** BEGIN ENTRIES SHOWN **
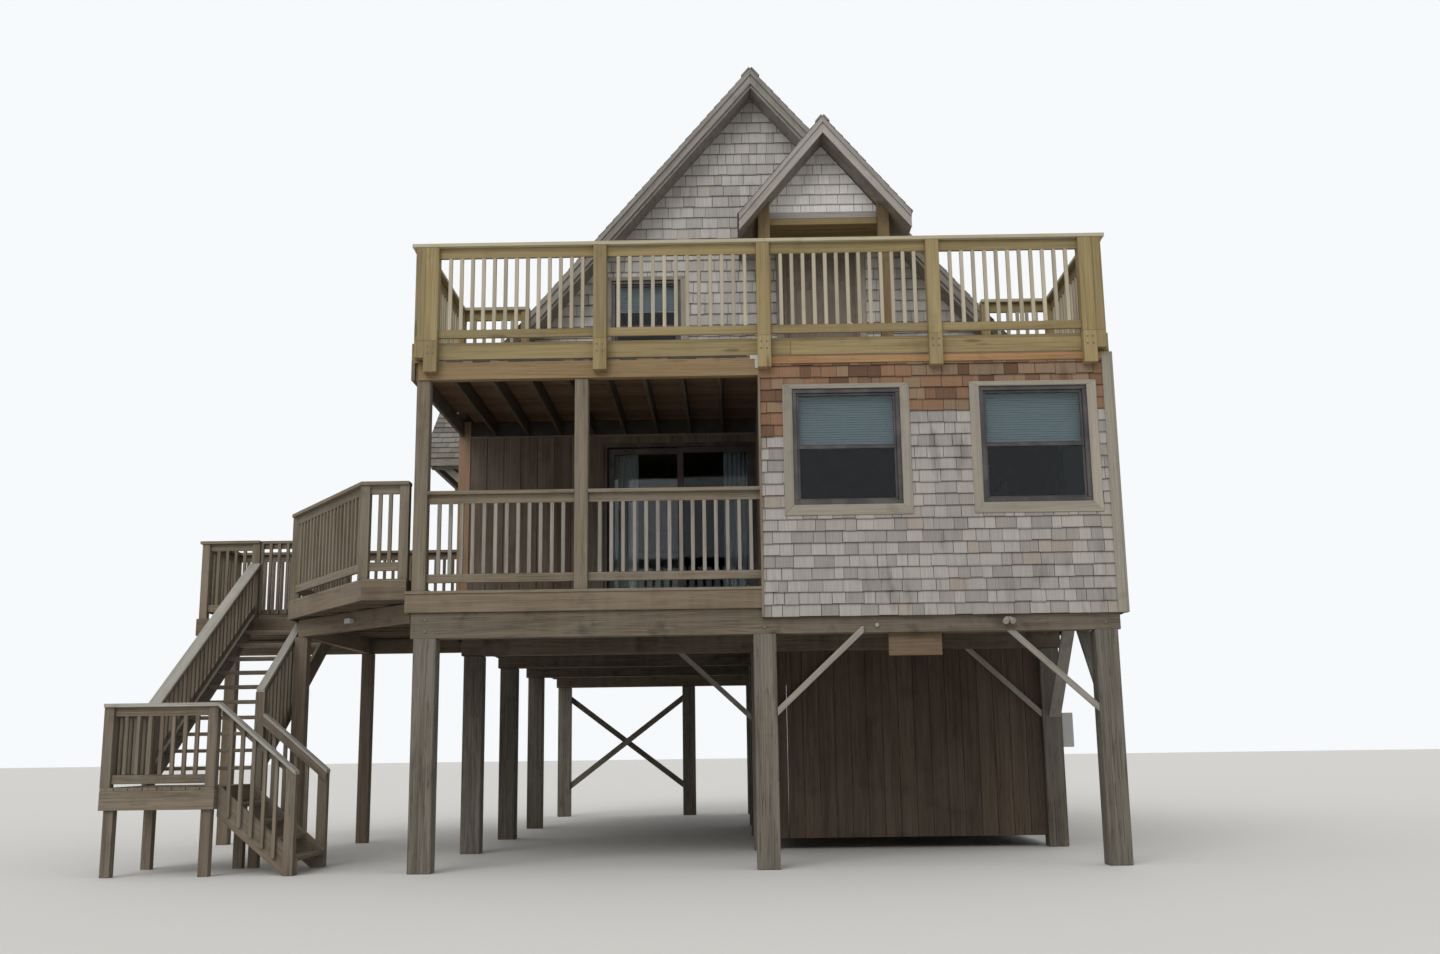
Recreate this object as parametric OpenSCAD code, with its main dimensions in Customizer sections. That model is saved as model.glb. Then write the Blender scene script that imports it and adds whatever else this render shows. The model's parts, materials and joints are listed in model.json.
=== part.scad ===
// Shingled beach house on timber piles, with a porch, a roof deck and an outside stair.
// Millimetres. X runs to the right along the front, Y runs back through the house, Z is up.
// The origin is the centre of the front middle pile's foot, on the ground.

/* [House] */
// Width of the house over its side walls
house_w = 7320; // [6600:20:8400]
// Width of the shingled front room at the right
bay_w = 3660; // [3300:20:4000]
// Depth of the porch and of the front room
porch_depth = 2750; // [2400:10:3200]
// Depth of the main block behind the porch
main_depth = 9300; // [8400:50:10500]
// Thickness of the outer walls
wall_t = 140; // [110:5:200]
// Thickness of the shingled skirt that hangs over the floor frame
skirt_t = 30; // [20:2:40]
// How far the skirt hangs below the floor
skirt_drop = 315; // [260:5:340]

/* [Piles and girders] */
// Side of a square pile
pile = 230; // [180:5:280]
// Underside of the girders above the ground
girder_bottom = 2310; // [2100:10:2600]
// Height of a girder
girder_h = 260; // [200:5:300]
// Thickness of a girder
girder_t = 190; // [120:5:220]
// Centre of the outer piles in from the side walls
pile_inset = 210; // [150:5:260]
// Spacing of the pile rows back from the front of the main block
row_pitch = 2650; // [2400:10:2800]
// Pile rows at that spacing
main_rows = 3; // [3:1:3]
// Centre of the rear pile row in from the back wall
rear_row_inset = 150; // [145:5:200]
// Height of the blocks where the knee braces land on the piles
brace_land = 1490; // [1300:10:1600]
// Depth of a knee brace
brace_w = 60; // [45:1:90]
// Thickness of a knee brace
brace_t = 38; // [30:1:60]
// Run of a knee brace for each unit of its rise
brace_reach = 1.08; // [0.9:0.01:1.2]
// Width of the planks that brace the right piles from front to back
plank_w = 140; // [120:5:180]
// Low ends of the crossed braces in the rear row
cross_low = 500; // [400:10:700]
// High ends of the crossed braces in the rear row
cross_high = 2050; // [1800:10:2150]
// Third points of the rear pile row, out from the middle
rear_pile_x = 1170; // [1000:10:1400]

/* [Floors] */
// Height of the floor joists
joist_h = 190; // [150:5:240]
// Thickness of a joist or rim board
board_t = 38; // [30:1:50]
// Thickness of floor and deck boards
deck_t = 30; // [22:1:40]
// Spacing of the floor joists
joist_pitch = 600; // [400:10:700]
// Floor to the underside of the porch joists
room_h = 2220; // [2100:10:2500]
// Height of the porch joists and of the porch beam
porch_joist_h = 190; // [150:5:240]
// Spacing of the porch joists
porch_joist_pitch = 400; // [350:10:600]
// Height of the newer rim under the roof deck
rim_h = 155; // [130:5:200]
// Thickness of the upper floor inside the main block
upper_floor_t = 200; // [150:5:220]

/* [Main roof] */
// Slope of the main roof in degrees
roof_angle = 49.2; // [45:0.2:52]
// Thickness of the main roof
roof_t = 160; // [120:5:200]
// Roof past the gable walls
rake_overhang = 350; // [250:10:400]
// Roof past the side walls
eave_overhang = 80; // [40:5:150]

/* [Deck porch gable] */
// Middle of the small gable on the roof deck, right of the house's middle
gablet_x = 850; // [700:10:950]
// Width of the small gable over its eaves
gablet_w = 2060; // [1900:10:2200]
// Slope of the small gable in degrees
gablet_angle = 50; // [46:0.5:53]
// Distance of its rake from the front of the house
gablet_front = 1650; // [1500:10:1800]
// Height of its ridge above its ceiling
gablet_rise = 1170; // [1110:10:1210]
// Thickness of its ceiling, which lies on the head of the door
gablet_ceiling_t = 60; // [40:5:80]
// Thickness of its roof
gablet_t = 120; // [90:5:150]
// Overhang of its rake past its posts
gablet_overhang = 260; // [200:5:320]
// Clear distance between its posts
gablet_clear = 1310; // [1200:10:1400]
// Side of its posts
gablet_post = 140; // [110:5:160]

/* [Roof deck rail] */
// Height of the rail above the deck
rail_h = 1065; // [950:5:1150]
// Side of the rail posts
rail_post = 140; // [110:5:160]
// How far the posts stand out past the rim
post_proud = 110; // [80:5:130]
// How far the posts reach below the top of the deck
post_drop = 340; // [300:5:360]
// End posts of the front rail, in from the side walls
end_post_in = 215; // [200:5:260]
// Outer faces of the corner posts, in from the side walls
corner_in = 45; // [30:5:50]
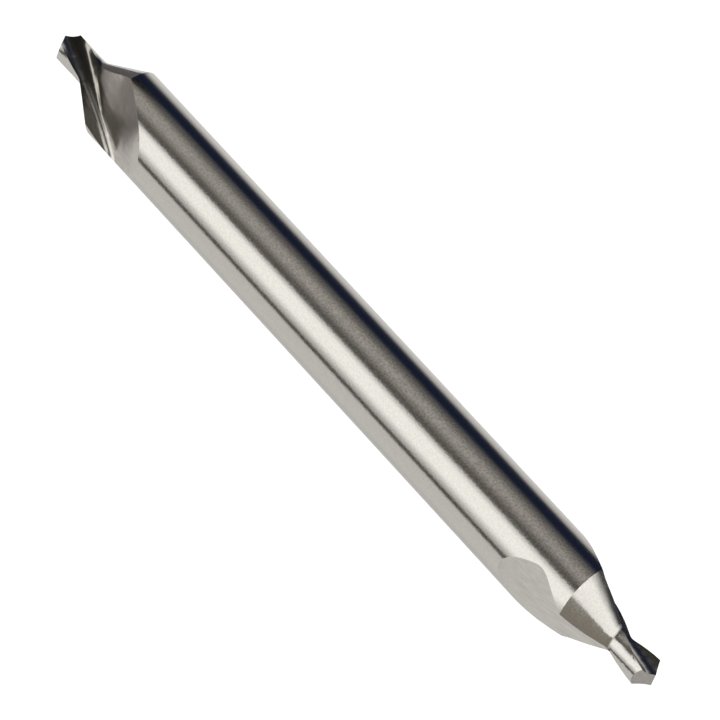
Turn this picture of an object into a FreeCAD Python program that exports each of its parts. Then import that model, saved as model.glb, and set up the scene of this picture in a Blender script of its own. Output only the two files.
** END ENTRIES SHOWN **
## WORK INSTRUCTIONS
Write out the material exactly as given.

## SOLUTION
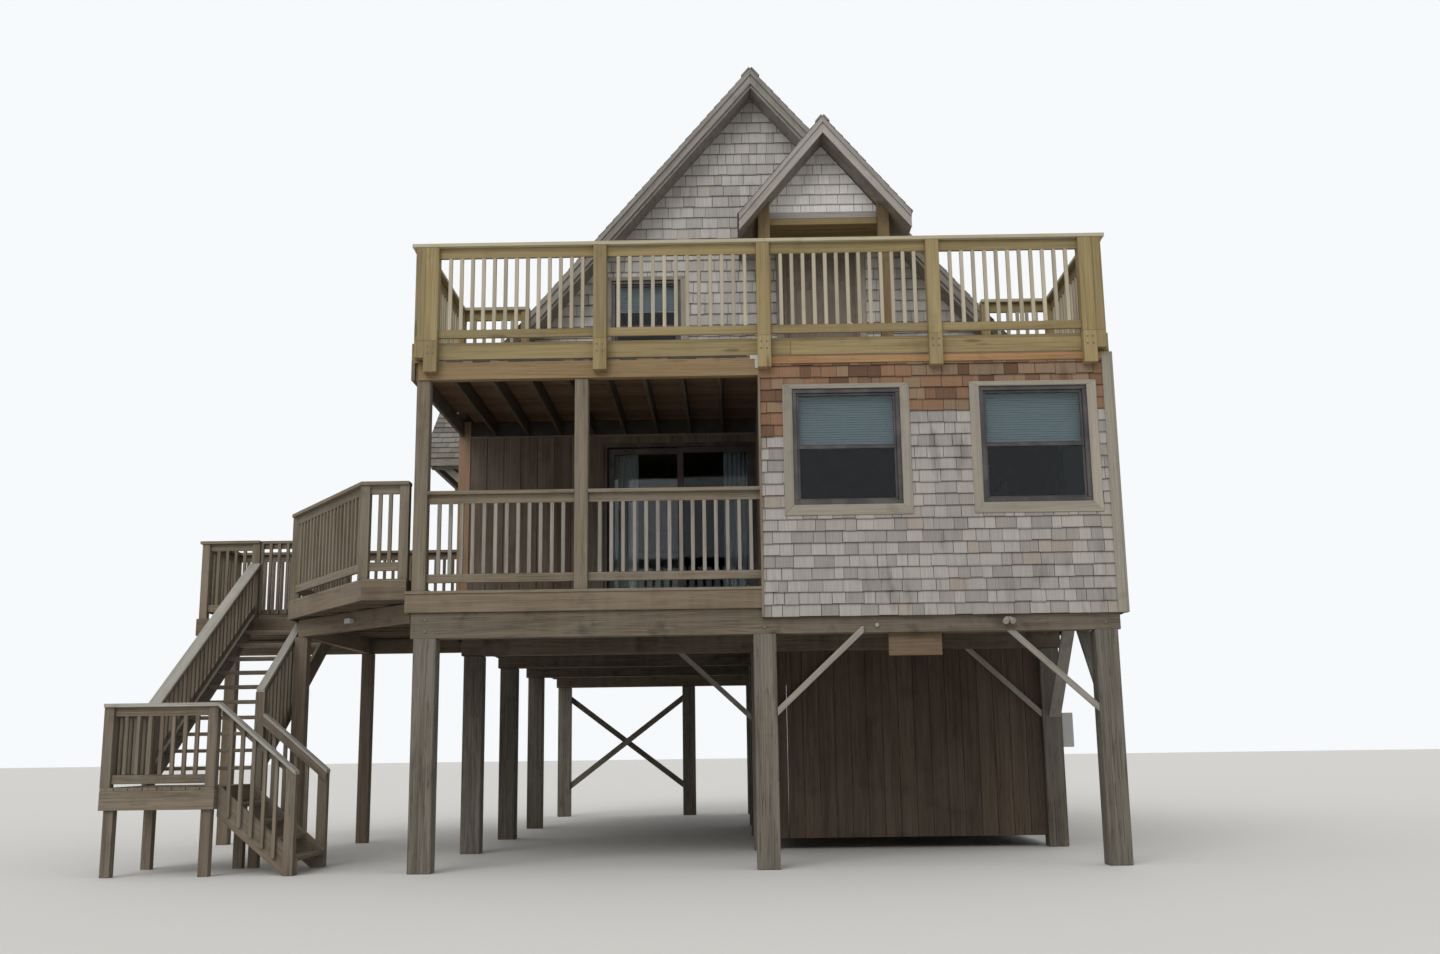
Recreate this object as parametric OpenSCAD code, with its main dimensions in Customizer sections. That model is saved as model.glb. Then write the Blender scene script that imports it and adds whatever else this render shows. The model's parts, materials and joints are listed in model.json.
=== part.scad ===
// Shingled beach house on timber piles, with a porch, a roof deck and an outside stair.
// Millimetres. X runs to the right along the front, Y runs back through the house, Z is up.
// The origin is the centre of the front middle pile's foot, on the ground.

/* [House] */
// Width of the house over its side walls
house_w = 7320; // [6600:20:8400]
// Width of the shingled front room at the right
bay_w = 3660; // [3300:20:4000]
// Depth of the porch and of the front room
porch_depth = 2750; // [2400:10:3200]
// Depth of the main block behind the porch
main_depth = 9300; // [8400:50:10500]
// Thickness of the outer walls
wall_t = 140; // [110:5:200]
// Thickness of the shingled skirt that hangs over the floor frame
skirt_t = 30; // [20:2:40]
// How far the skirt hangs below the floor
skirt_drop = 315; // [260:5:340]

/* [Piles and girders] */
// Side of a square pile
pile = 230; // [180:5:280]
// Underside of the girders above the ground
girder_bottom = 2310; // [2100:10:2600]
// Height of a girder
girder_h = 260; // [200:5:300]
// Thickness of a girder
girder_t = 190; // [120:5:220]
// Centre of the outer piles in from the side walls
pile_inset = 210; // [150:5:260]
// Spacing of the pile rows back from the front of the main block
row_pitch = 2650; // [2400:10:2800]
// Pile rows at that spacing
main_rows = 3; // [3:1:3]
// Centre of the rear pile row in from the back wall
rear_row_inset = 150; // [145:5:200]
// Height of the blocks where the knee braces land on the piles
brace_land = 1490; // [1300:10:1600]
// Depth of a knee brace
brace_w = 60; // [45:1:90]
// Thickness of a knee brace
brace_t = 38; // [30:1:60]
// Run of a knee brace for each unit of its rise
brace_reach = 1.08; // [0.9:0.01:1.2]
// Width of the planks that brace the right piles from front to back
plank_w = 140; // [120:5:180]
// Low ends of the crossed braces in the rear row
cross_low = 500; // [400:10:700]
// High ends of the crossed braces in the rear row
cross_high = 2050; // [1800:10:2150]
// Third points of the rear pile row, out from the middle
rear_pile_x = 1170; // [1000:10:1400]

/* [Floors] */
// Height of the floor joists
joist_h = 190; // [150:5:240]
// Thickness of a joist or rim board
board_t = 38; // [30:1:50]
// Thickness of floor and deck boards
deck_t = 30; // [22:1:40]
// Spacing of the floor joists
joist_pitch = 600; // [400:10:700]
// Floor to the underside of the porch joists
room_h = 2220; // [2100:10:2500]
// Height of the porch joists and of the porch beam
porch_joist_h = 190; // [150:5:240]
// Spacing of the porch joists
porch_joist_pitch = 400; // [350:10:600]
// Height of the newer rim under the roof deck
rim_h = 155; // [130:5:200]
// Thickness of the upper floor inside the main block
upper_floor_t = 200; // [150:5:220]

/* [Main roof] */
// Slope of the main roof in degrees
roof_angle = 49.2; // [45:0.2:52]
// Thickness of the main roof
roof_t = 160; // [120:5:200]
// Roof past the gable walls
rake_overhang = 350; // [250:10:400]
// Roof past the side walls
eave_overhang = 80; // [40:5:150]

/* [Deck porch gable] */
// Middle of the small gable on the roof deck, right of the house's middle
gablet_x = 850; // [700:10:950]
// Width of the small gable over its eaves
gablet_w = 2060; // [1900:10:2200]
// Slope of the small gable in degrees
gablet_angle = 50; // [46:0.5:53]
// Distance of its rake from the front of the house
gablet_front = 1650; // [1500:10:1800]
// Height of its ridge above its ceiling
gablet_rise = 1170; // [1110:10:1210]
// Thickness of its ceiling, which lies on the head of the door
gablet_ceiling_t = 60; // [40:5:80]
// Thickness of its roof
gablet_t = 120; // [90:5:150]
// Overhang of its rake past its posts
gablet_overhang = 260; // [200:5:320]
// Clear distance between its posts
gablet_clear = 1310; // [1200:10:1400]
// Side of its posts
gablet_post = 140; // [110:5:160]

/* [Roof deck rail] */
// Height of the rail above the deck
rail_h = 1065; // [950:5:1150]
// Side of the rail posts
rail_post = 140; // [110:5:160]
// How far the posts stand out past the rim
post_proud = 110; // [80:5:130]
// How far the posts reach below the top of the deck
post_drop = 340; // [300:5:360]
// End posts of the front rail, in from the side walls
end_post_in = 215; // [200:5:260]
// Outer faces of the corner posts, in from the side walls
corner_in = 45; // [30:5:50]
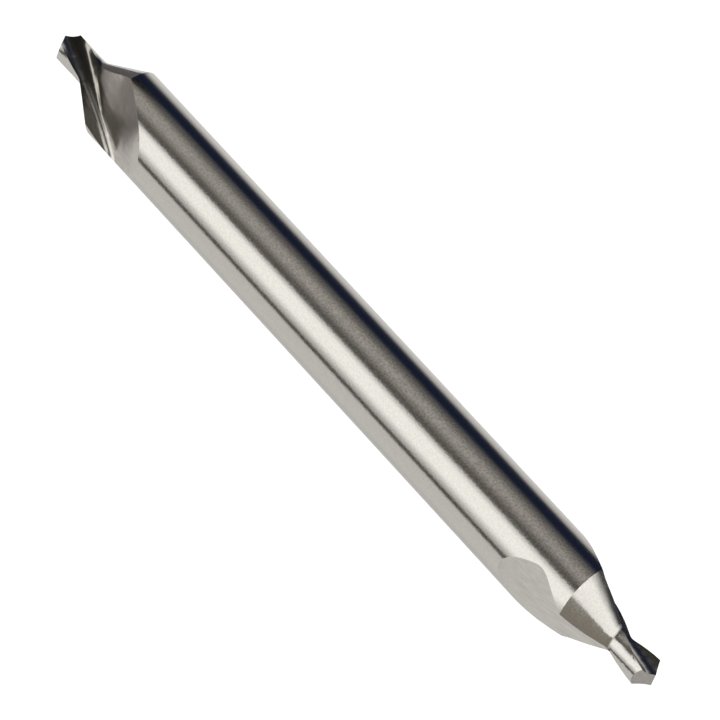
Turn this picture of an object into a FreeCAD Python program that exports each of its parts. Then import that model, saved as model.glb, and set up the scene of this picture in a Blender script of its own. Output only the two files.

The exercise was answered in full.